Curatorial Intent | KOREA 2018: Speculative Historical Narratives of the Future

KOREA 2018

Author: Long March Project

Time: 2007


“Long March Project – Korea” was an art project conceived in 2005 and initiated in 2007. The project involved highly “confidential” planning in the mode of a think tank, achieving a creative collision between the reproducible identity politics based within contemporary cultural discourse and the fixed visual formulas created within the same discourse. The goal of the project was to mould and project a future vista in which the obstructions of contemporary national borders, boundaries, and cultural differences are opened and subverted. Project participants invited to partake in “Korea 2018” pretended that they were existing in a future time. In this future time, the opposing political and cultural views between North and South Korea are no longer the magical words of cultural, social and artistic exchanges.
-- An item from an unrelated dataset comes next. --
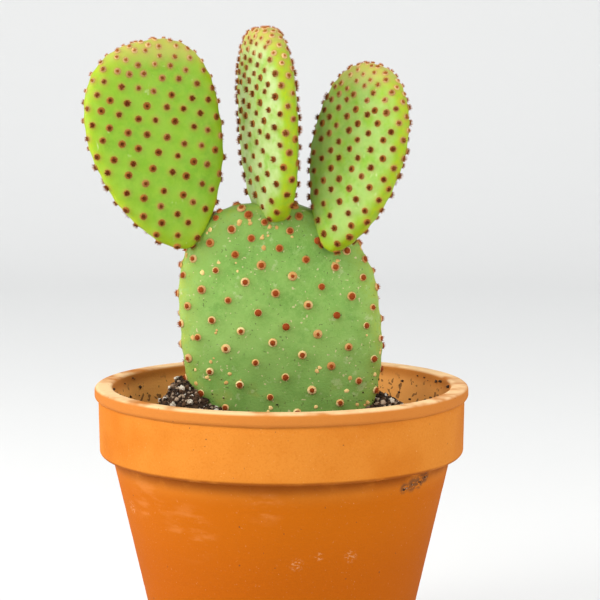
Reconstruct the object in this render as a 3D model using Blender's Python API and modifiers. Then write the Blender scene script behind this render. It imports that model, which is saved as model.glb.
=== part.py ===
"""Potted paddle cactus: three young pads grown from one old pad, standing in soil in a round clay pot.

Metres, +Z up. The pot's axis is Z, its foot stands on z = 0, and the broad old pad faces -Y.
"""

import math

import bmesh
import bpy
from mathutils import Matrix, Vector

MM = 0.001
GAP = 0.3 * MM

# Pot: a nominal 6 inch clay flowerpot, turned round Z.
POT_HEIGHT = 135 * MM
LIP_RADIUS = 75 * MM
LIP_INNER_RADIUS = 67.8 * MM
BEAD_HEIGHT = 5.1 * MM
BAND_RADIUS = 73.6 * MM
BAND_HEIGHT = 27.5 * MM
BODY_TOP_RADIUS = 68.2 * MM
FOOT_RADIUS = 44.0 * MM
FLOOR_THICKNESS = 7 * MM
DRAIN_RADIUS = 6.5 * MM
POT_STEPS = 72

# Soil: level near the wall, with low mounds that lean on the old pad.
SOIL_LEVEL = POT_HEIGHT - 18 * MM
SOIL_STEPS = 48
SOIL_RINGS = 12
# Each mound is (centre x, centre y, spread x, spread y, height).
SOIL_MOUNDS = (
    (-40 * MM, 4 * MM, 7 * MM, 13 * MM, 18 * MM),
    (40 * MM, 4 * MM, 9 * MM, 14 * MM, 11.5 * MM),
    (-26 * MM, -9 * MM, 12 * MM, 8 * MM, 7 * MM),
)

# Old pad: a thick barrel outline, widest above the lip, with its foot in the soil.
OLD_PAD_WIDTH = 80 * MM
OLD_PAD_THICKNESS = 20 * MM
OLD_PAD_FOOT = Vector((1.5, 0, 100.6)) * MM
OLD_PAD_LENGTH = 107.4 * MM
OLD_PAD_WIDEST = 60 * MM  # height of its widest place above its foot
OLD_PAD_SQUARENESS = 2.5
OLD_PAD_LEAN = -6.5 * MM

# Young pads: each is (foot, tip, width, thickness, turn of its face in degrees, foot power, tip power, bow).
# A positive turn brings the pad's right edge forward. The powers set how fast the outline opens at each end.
YOUNG_PADS = {
    "left_pad": ((-37.8, -6, 190.1), (-55.4, -8, 271.3), 54.4, 13, -17, 0.62, 0.37, -1.9),
    "middle_pad": ((-3.4, -3, 200.0), (-7.3, -3, 276.6), 44.7, 14, 66, 0.40, 0.35, 0.3),
    "right_pad": ((19.5, -11, 189.2), (36.3, -7, 262.6), 46, 13.5, 43, 0.66, 0.46, 1.8),
}
PAD_SECTION = 2.4  # power of a pad's cross section: 2 is an ellipse, and more makes a blunter edge
RIM_BLUNTNESS = 0.5  # a pad's thickness follows its width to this power, so the rim stays rounded
PAD_SEGMENTS = 32
PAD_RINGS = 22

# Grains of perlite on the soil: (x, y, across) in millimetres.
PERLITE_GRAINS = (
    (-41.5, 3, 2.6), (-44, -1, 2.2), (-39.5, -7, 2.8), (-36.5, -12.5, 2.8),
    (-42.5, -12, 3.0), (-48, 4, 2.4), (43.5, -2, 3.0), (48, 1, 2.4),
    (30, 46, 3.2), (-20, -42, 3.0), (12, -38, 2.6), (-34, 38, 3.0),
)  # fmt: skip
# Chips of bark on the soil: (x, y, length, turn in degrees), in millimetres.
BARK_CHIPS = (
    (-55, -8, 8, 20), (-30, -34, 9, -35), (2, -48, 7, 75), (26, -26, 8, 10),
    (56, -14, 7, 60), (16, 34, 9, -20), (-12, 44, 8, 40), (-52, 24, 7, -60),
)  # fmt: skip
BARK_WIDTH = 3.6 * MM
BARK_THICKNESS = 1.6 * MM


def clear_scene():
    for thing in list(bpy.data.objects):
        bpy.data.objects.remove(thing, do_unlink=True)


def new_collection(name):
    collection = bpy.data.collections.new(name)
    bpy.context.scene.collection.children.link(collection)
    return collection


def new_material(name, colour, roughness):
    material = bpy.data.materials.new(name)
    material.use_nodes = True
    shader = material.node_tree.nodes["Principled BSDF"]
    shader.inputs["Base Color"].default_value = (*colour, 1)
    shader.inputs["Roughness"].default_value = roughness
    shader.inputs["Metallic"].default_value = 0
    return material


def object_from(bm, name, collection, material=None):
    """Makes the bmesh a named, smooth-shaded object in the collection."""
    mesh = bpy.data.meshes.new(name)
    bm.to_mesh(mesh)
    bm.free()
    mesh.shade_smooth()
    thing = bpy.data.objects.new(name, mesh)
    collection.objects.link(thing)
    if material:
        mesh.materials.append(material)
    return thing


def cut(thing, cutter):
    """Takes the cutter's shape out of the object."""
    boolean = thing.modifiers.new(f"cut_by_{cutter.name}", "BOOLEAN")
    boolean.operation = "DIFFERENCE"
    boolean.object = cutter


def hide_cutter(cutter):
    cutter.hide_render = True
    cutter.display_type = "WIRE"


def corner(centre_r, centre_z, radius, start, end, steps=3):
    """Points of a rounded corner in the (r, z) plane, from the start angle to the end angle in degrees."""
    angles = (math.radians(start + (end - start) * i / steps) for i in range(steps + 1))
    return [(centre_r + radius * math.cos(a), centre_z + radius * math.sin(a)) for a in angles]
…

The project presupposed that by 2018, North and South Korea would be re-unified and invited scholars, curators and art workers from North and South Korea to reflect on the writing of history and historical events that occurred in the imagined ten years since 2008 from the imagined future of 2018. This creative discussion took places at an inevitable point in the future, serving as an effective reference for the project’s theoretical production. As a result, numerous cultural patterns came to be constructed under the project’s pluralistic framework.


Based in the historical experience of Asia and the world’s political, economic and cultural development, the dialogue declared the possibility of dissolving the political and cultural gaps present in the opposition of North and South Korea, gaps carved out between opposing ideologies. The specific actions to achieve this included: 1) elucidating examples of socialism’s cultural forms and how these deal with transformations of the political system by means of discussion; 2) exploring the historical games played between Eastern and Western culture in Asian art history and use these as a basis for exploring the forces behind the development of art history; 3) exploring how the diplomatic negotiation process behind Korean reunification could in turn be used to redefine the meaning of “the contemporary”; 4) providing a deductive interpretation of the changes in the relation between socio-political reality and artistic production across the decade leading up to 2018.


The purpose of the dialogue was to understand how epistemological structures come into creation, thereby providing a roadmap for movements of social discovery and rendering opinions and seeking improvements on social meaning. This in itself represented a new form of social progress that promotes artistic creation. The discussion clarified the important role of culture as a basic visual economy in providing and interacting with all other channels and paths of human society. Moreover, in employing the existence of culture as a crucial component for the starting point in the development of a future society and politics, artistic expression is allowed to break free from the formal narrative methods of exhibition and display.


As an approach to think about socio-political development in the future, the visual economy discourse of Long March Project attempts to transcend the methods of exhibition and display for artistic expression. Here, the black box paradigm employed by transnational think tanks and negotiation platforms can be seen as diametrically opposed to the white cube paragon of art exhibition spaces. The latter emphasizes the formation of a mechanism of critical perspective faced with collective memory, the former attempts to intervene in steering the direction of the future by means of artistic action. “Long March Project – Korea” adopt the aesthetics of transnational think tank to undertake creative interpretations into the institution of authorship central to the circulation of contemporary art.  The project explored the characteristics of secret state visits, classified documents, middlemen and undercover agents, concepts for which the reproducibility of identity is not usually emphasized. The project comprehensively refined the exposure of these themes as they appear in mainstream visual culture and news media, ultimately coming to form the confidential aesthetic of the project.


As a starting point for further deepened discussions, “Korea 2018” expanded and explored the potential of how to create socialist movements, art and history in the present and future. The process of conceptualizing the complex fissures between time and space, was examined from an inevitable hypothetical future; the inspirations and experiences of the present and the past being empathetic with the diversified and parallel situation of a future (reflecting a more hopeful vision of tomorrow) in which reunified Korean Peninsula of 2018 is not an impossible ideal but a constructive reality upon which to build.